The President wound up this item by thanking John for his exceptionally busy year in office and the retiring members of Council for the hundreds of years that they collectively served the Association.
Peter Death reported that the 2018 accounts had shown a significant deficit, of £15K, even after a transfer from the Development Fund to meet the costs of employing a National Development Officer. Commercial income had been unexpectedly poor and sending paper copies of the Croquet Gazette to Standard Members had been costly. Both these were being addressed, though Tony Salem expressed surprise and concern about the former. It was too early to predict the outcome for this year and 2020 would be the last year of above-inflation increases in subscriptions from clubs.
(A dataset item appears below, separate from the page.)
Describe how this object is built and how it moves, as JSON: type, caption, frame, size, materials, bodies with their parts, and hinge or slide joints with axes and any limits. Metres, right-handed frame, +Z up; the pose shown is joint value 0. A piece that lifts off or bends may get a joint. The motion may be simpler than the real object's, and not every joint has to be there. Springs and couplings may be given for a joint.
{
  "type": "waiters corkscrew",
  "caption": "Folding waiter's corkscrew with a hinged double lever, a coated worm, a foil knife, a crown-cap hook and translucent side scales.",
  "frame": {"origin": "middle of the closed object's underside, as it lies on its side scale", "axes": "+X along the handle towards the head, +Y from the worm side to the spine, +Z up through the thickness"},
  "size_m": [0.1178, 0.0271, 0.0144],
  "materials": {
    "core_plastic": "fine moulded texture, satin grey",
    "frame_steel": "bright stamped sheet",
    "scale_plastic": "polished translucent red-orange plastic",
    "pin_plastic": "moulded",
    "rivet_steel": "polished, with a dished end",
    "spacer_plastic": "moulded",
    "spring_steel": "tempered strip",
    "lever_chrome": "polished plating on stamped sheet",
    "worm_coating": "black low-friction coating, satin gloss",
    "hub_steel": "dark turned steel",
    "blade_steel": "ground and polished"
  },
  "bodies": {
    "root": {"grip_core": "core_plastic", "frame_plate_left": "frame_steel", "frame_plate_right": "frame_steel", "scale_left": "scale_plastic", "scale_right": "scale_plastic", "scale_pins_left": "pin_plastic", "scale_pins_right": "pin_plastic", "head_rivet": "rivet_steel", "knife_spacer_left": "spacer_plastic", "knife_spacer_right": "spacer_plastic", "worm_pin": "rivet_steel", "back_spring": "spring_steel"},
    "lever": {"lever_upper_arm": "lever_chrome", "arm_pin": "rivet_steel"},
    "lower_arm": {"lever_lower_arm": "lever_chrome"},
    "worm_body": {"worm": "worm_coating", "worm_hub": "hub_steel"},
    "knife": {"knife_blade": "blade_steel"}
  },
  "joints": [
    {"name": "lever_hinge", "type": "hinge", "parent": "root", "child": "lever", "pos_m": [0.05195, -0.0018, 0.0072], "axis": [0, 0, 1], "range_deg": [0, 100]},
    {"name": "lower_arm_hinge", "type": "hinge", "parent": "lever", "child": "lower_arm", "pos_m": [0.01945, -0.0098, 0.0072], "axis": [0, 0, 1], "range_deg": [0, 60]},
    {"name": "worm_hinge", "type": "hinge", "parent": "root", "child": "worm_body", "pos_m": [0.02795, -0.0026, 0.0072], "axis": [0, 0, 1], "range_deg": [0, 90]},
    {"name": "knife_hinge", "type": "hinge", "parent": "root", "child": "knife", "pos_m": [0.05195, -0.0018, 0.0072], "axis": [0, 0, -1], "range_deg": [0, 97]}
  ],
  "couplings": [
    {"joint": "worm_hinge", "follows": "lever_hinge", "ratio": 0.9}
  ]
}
Peter then gave notice of his intention to retire, due to failing eyesight, but hoped to be able to continue long enough to give a good hand-over to his successor. He was warmly thanked for his work and re-elected for a final time, along with the Independent Examiner, David Boxell.
Presentations then followed, with Daniel Gott receving the Apps Memorial Bowl and Stuart M. Smith the Spiers Trophy. Lilian Holdsworth accepted the Millennium Award on behalf of the Littlehampton Club, and Stephen Mulliner the magnificant Beddow Cup on behalf of Surbiton, which had won the AC Inter-Club competition for the fourth year in succession. Diplomas were awarded in person to Chris Roberts, Simon Hathrell, Tony Thomas and John Wallace, and will be sent for later presentation to 14 recipients. Dave Kibble was awarded the Council Medal for his many years of work developing the website.
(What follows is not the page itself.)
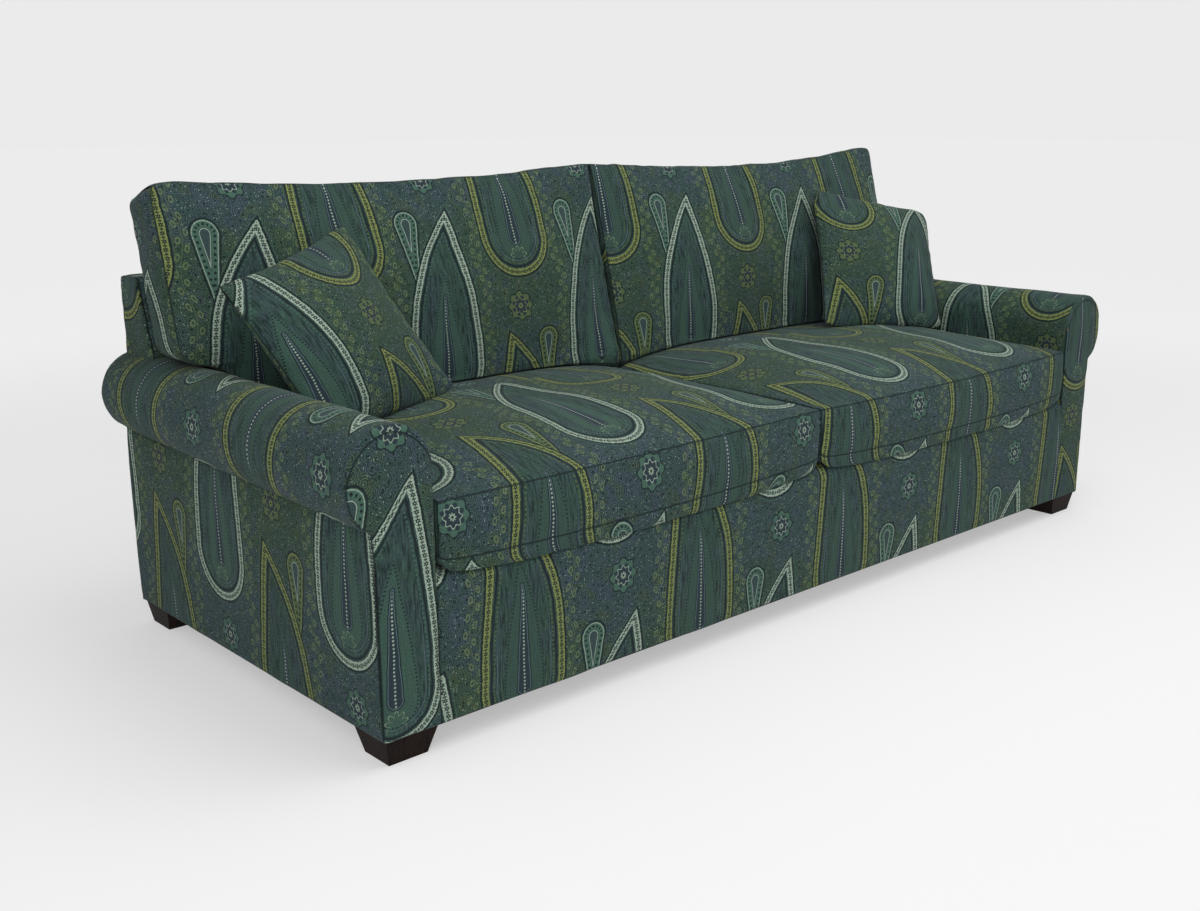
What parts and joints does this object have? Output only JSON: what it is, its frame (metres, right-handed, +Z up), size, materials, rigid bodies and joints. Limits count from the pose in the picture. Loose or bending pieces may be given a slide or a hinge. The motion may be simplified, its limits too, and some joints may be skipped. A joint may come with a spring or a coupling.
{
  "type": "three-seater sofa",
  "caption": "Long sofa with rolled arms, loose seat cushions, leaning back cushions that reach over the arms, throw pillows and low tapered feet, covered in a printed cloth.",
  "frame": {"origin": "on the floor under the middle of the base", "axes": "+X to the right seen from the front, +Y from the front to the back, +Z up"},
  "size_m": [2.29, 0.929, 0.926],
  "materials": {
    "print_cloth": "matte",
    "dust_cloth": "matte",
    "foam": "matte",
    "felt": "matte",
    "dark_wood": "satin",
    "frame_wood": "matte",
    "steel": "satin"
  },
  "bodies": {
    "frame": {"front_rail": "frame_wood", "rear_rail": "frame_wood", "side_rail_left": "frame_wood", "side_rail_right": "frame_wood", "centre_rail": "frame_wood", "corner_blocks": "frame_wood", "arm_front_left": "frame_wood", "arm_front_right": "frame_wood", "arm_rear_left": "frame_wood", "arm_rear_right": "frame_wood", "arm_top_rail_left": "frame_wood", "arm_top_rail_right": "frame_wood", "back_post_left": "frame_wood", "back_post_right": "frame_wood", "back_top_rail": "frame_wood", "back_low_rail": "frame_wood", "back_centre_post": "frame_wood", "seat_springs": "steel", "seat_spring_clips": "steel", "back_springs": "steel", "back_spring_clips": "steel", "spring_felt": "felt", "deck_pad": "foam", "front_rail_pad": "foam", "arm_pad_left": "foam", "arm_pad_right": "foam", "back_pad": "foam", "deck_cover": "print_cloth", "front_rail_cover": "print_cloth", "arm_inside_cover_left": "print_cloth", "arm_inside_cover_right": "print_cloth", "arm_outside_cover_left": "print_cloth", "arm_outside_cover_right": "print_cloth", "arm_front_cover_left": "print_cloth", "arm_front_cover_right": "print_cloth", "back_inside_cover": "print_cloth", "back_outside_cover": "print_cloth", "dust_cover": "dust_cloth", "foot_front_left": "dark_wood", "foot_front_right": "dark_wood", "foot_rear_left": "dark_wood", "foot_rear_right": "dark_wood", "foot_bolts": "steel", "foot_nuts": "steel"},
    "seat_cushion_left": {"seat_cushion_cover_left": "print_cloth", "seat_cushion_foam_left": "foam"},
    "back_cushion_left": {"back_cushion_cover_left": "print_cloth", "back_cushion_fill_left": "foam"},
    "throw_pillow_left": {"throw_pillow_cover_left": "print_cloth", "throw_pillow_fill_left": "foam"},
    "seat_zip_left": {"seat_zip_slider_left": "steel"},
    "back_zip_left": {"back_zip_slider_left": "steel"},
    "seat_cushion_right": {"seat_cushion_cover_right": "print_cloth", "seat_cushion_foam_right": "foam"},
    "back_cushion_right": {"back_cushion_cover_right": "print_cloth", "back_cushion_fill_right": "foam"},
    "throw_pillow_right": {"throw_pillow_cover_right": "print_cloth", "throw_pillow_fill_right": "foam"},
    "seat_zip_right": {"seat_zip_slider_right": "steel"},
    "back_zip_right": {"back_zip_slider_right": "steel"}
  },
  "joints": [
    {"name": "seat_cushion_left_slide", "type": "slide", "parent": "frame", "child": "seat_cushion_left", "axis": [0, -1, 0], "range_m": [0, 0.72]},
    {"name": "back_cushion_left_lift", "type": "slide", "parent": "frame", "child": "back_cushion_left", "axis": [0, 0.2924, 0.9563], "range_m": [0, 0.45]},
    {"name": "throw_pillow_left_lift", "type": "slide", "parent": "seat_cushion_left", "child": "throw_pillow_left", "axis": [0, -0.5, 0.866], "range_m": [0, 0.35]},
    {"name": "seat_zip_left_slide", "type": "slide", "parent": "seat_cushion_left", "child": "seat_zip_left", "axis": [1, 0, 0], "range_m": [0, 0.714]},
    {"name": "back_zip_left_slide", "type": "slide", "parent": "back_cushion_left", "child": "back_zip_left", "axis": [1, 0, 0], "range_m": [0, 0.714]},
    {"name": "seat_cushion_right_slide", "type": "slide", "parent": "frame", "child": "seat_cushion_right", "axis": [0, -1, 0], "range_m": [0, 0.72]},
    {"name": "back_cushion_right_lift", "type": "slide", "parent": "frame", "child": "back_cushion_right", "axis": [0, 0.2924, 0.9563], "range_m": [0, 0.45]},
    {"name": "throw_pillow_right_lift", "type": "slide", "parent": "seat_cushion_right", "child": "throw_pillow_right", "axis": [0, -0.5, 0.866], "range_m": [0, 0.35]},
    {"name": "seat_zip_right_slide", "type": "slide", "parent": "seat_cushion_right", "child": "seat_zip_right", "axis": [-1, 0, 0], "range_m": [0, 0.714]},
    {"name": "back_zip_right_slide", "type": "slide", "parent": "back_cushion_right", "child": "back_zip_right", "axis": [-1, 0, 0], "range_m": [0, 0.714]}
  ]
}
In AOB, Hugh Carlisle requested sponsorship for the AC World Championships to be hosted here in 2022, and Stephen Mulliner was told that it was hoped to publish the successor to Wylie's book before the end of the year.
In his closing remarks, Quiller Barrett noted the tremendous amount of voluntary work done in clubs, the importance of communicating best practice by them, and wished the new Council well.
The formal business needed at the first meeting of the new Council was conducted expeditiously, being uncontested thanks to extensive consultations beforehand. Jonathan Isaacs was elected to chair it, with Patricia Duke-Cox as vice-chairman. Roger Staples will chair an Executive Board with John Bowcott, Eugene Chang, Tim King and Beatrice McGlen as its other elected members, and Peter Death, Mark Suter and Ian Vincent as ex-officio ones. A new set of standing orders and practice book were adopted on a temporary basis, which stripped out much of the formality required for larger meetings and introduced procedures for more extensive decision taking between physical meetings.
This freed up the bulk of the time for a brainstorming session facilitated by Rich Waterman, to start the process of setting the CA's strategy and objectives, following a method advocated by Simon Sinek. This starts by asking Why? the organisation exists and its motivation for action, followed in broad terms by How? it is to achieve that and What? specific initiatives actions are needed to do so. Many ideas had already been contributed on a Trello software board (think electronic post-it notes), which had been arranged into logical grouping by Rich.
Those for Why? were categorised into three groups labelled emotional, outcome and role. After discussing these, we agreed that our overall aim would be "To get more people playing more croquet in more places, by promoting, developing and administering the sport", having decided that "better" was a subsidiary objective to "more" croquet.
We then moved onto the Hows? and found that they largely, but not exclusively, mapped on to the existing committee structure. Ones that didn't included Recruitment and Retention, Communication. Membership Management and Fundraising. Communication was felt to be a key one, both to and from individual members, clubs, federations and CA committees. It was left that each of the Hows? would be examined in more detail outside the meeting, to agree the specific objectives in each area.
Committees themselves are to be encouraged to engage in a similar process, but it is recognised that autumn meetings will generally not have time for that.
Breaking to complete the agenda, Brian Havill offered to write a paper addressing the question of the legal structure of the Association and a sub-group was set up to make policy recommendations to address the shortage of referees, which was raised at the AGM.
A final session considered the metrics that would be needed to assess progress in meeting our objectives, but with the warning that it was all too easy to focus on what could be measured rather than more valuable, but less tangible, goals.